═══ DATA SEGMENT ═══

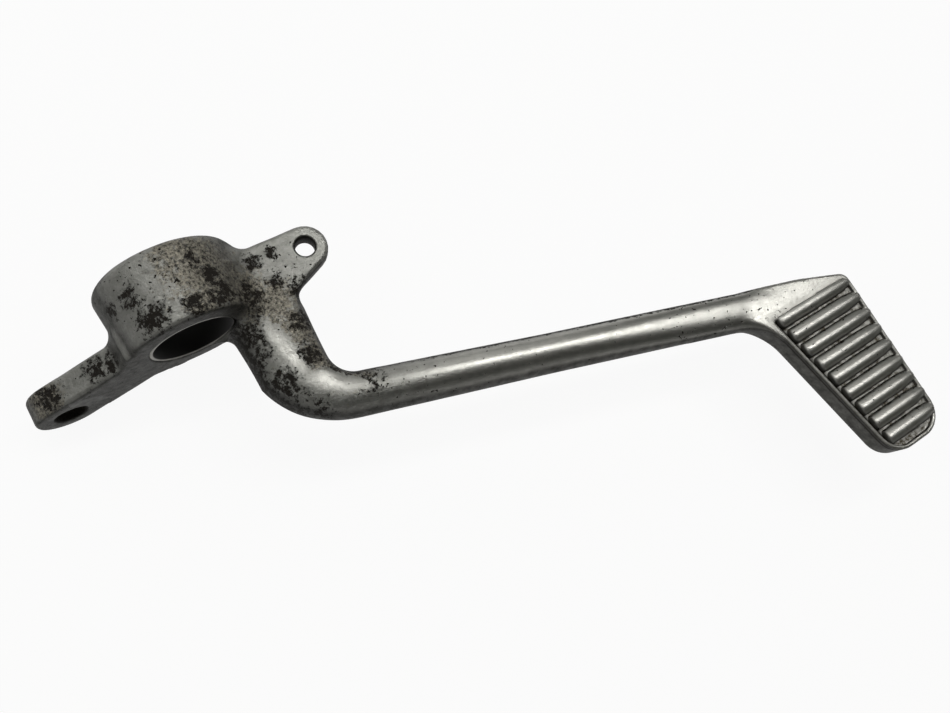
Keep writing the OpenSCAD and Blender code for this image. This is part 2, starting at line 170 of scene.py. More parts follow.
EAR_X, EAR_Y, EAR_TIP_R, EAR_TOP, EAR_T, EAR_EDGE_R = 33.3, -0.8, 5.8, 4.9, 5.0, 1.4
EAR_EDGE_ANGLE, EAR_FILLET_R, EAR_ROOT_X = math.radians(24.0), 7.0, 5.5

web_x = ELBOW[0] - ELBOW_INNER_R - WEB_W / 2
web_end_half_h = mix(WEB_TOP + WEB_ROOT_DEPTH, ARM_H, WEB_END_DEPTH_SHARE) / 2
web_root_y = EAR_Y + EAR_TIP_R - WEB_UNDER_EAR
arm_dir = np.array([math.cos(ARM_SPLAY), -math.sin(ARM_SPLAY)])
arm_side = np.array([math.sin(ARM_SPLAY), math.cos(ARM_SPLAY)])
arm_start = ELBOW - (ELBOW_INNER_R + ARM_W / 2) * arm_side
arm_end = arm_start + ARM_LEN * arm_dir


def oval(x, z, a, b, square):
    return (np.abs(x / a) ** square + np.abs(z / b) ** square) ** (1 / square) - 1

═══

Quote each line above in full, word for word.

- [WRITTEN RESPONSE]:
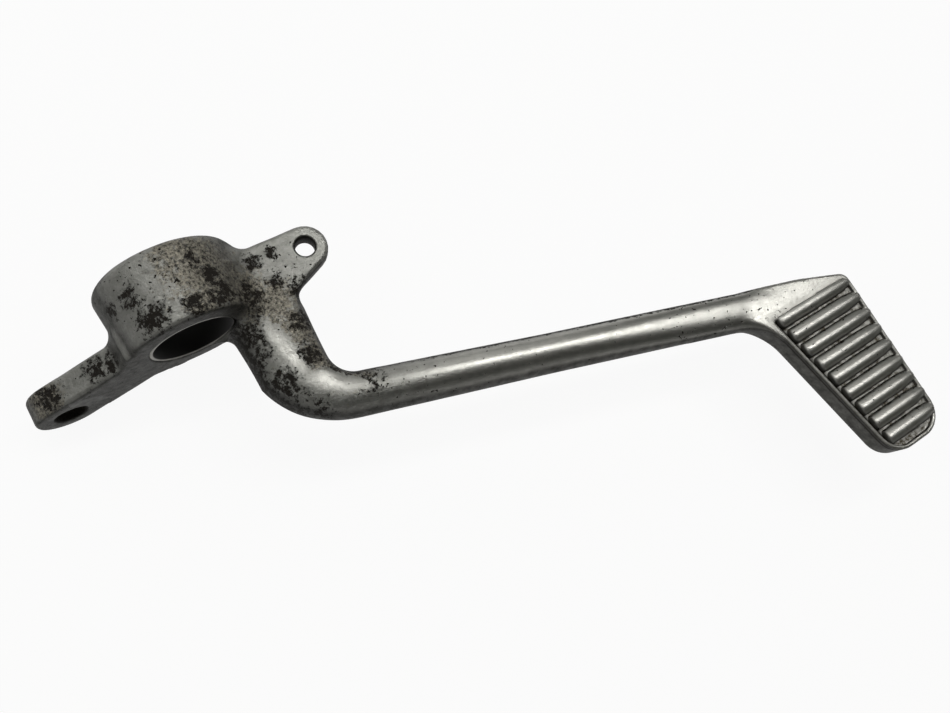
Keep writing the OpenSCAD and Blender code for this image. This is part 2, starting at line 170 of scene.py. More parts follow.
EAR_X, EAR_Y, EAR_TIP_R, EAR_TOP, EAR_T, EAR_EDGE_R = 33.3, -0.8, 5.8, 4.9, 5.0, 1.4
EAR_EDGE_ANGLE, EAR_FILLET_R, EAR_ROOT_X = math.radians(24.0), 7.0, 5.5

web_x = ELBOW[0] - ELBOW_INNER_R - WEB_W / 2
web_end_half_h = mix(WEB_TOP + WEB_ROOT_DEPTH, ARM_H, WEB_END_DEPTH_SHARE) / 2
web_root_y = EAR_Y + EAR_TIP_R - WEB_UNDER_EAR
arm_dir = np.array([math.cos(ARM_SPLAY), -math.sin(ARM_SPLAY)])
arm_side = np.array([math.sin(ARM_SPLAY), math.cos(ARM_SPLAY)])
arm_start = ELBOW - (ELBOW_INNER_R + ARM_W / 2) * arm_side
arm_end = arm_start + ARM_LEN * arm_dir


def oval(x, z, a, b, square):
    return (np.abs(x / a) ** square + np.abs(z / b) ** square) ** (1 / square) - 1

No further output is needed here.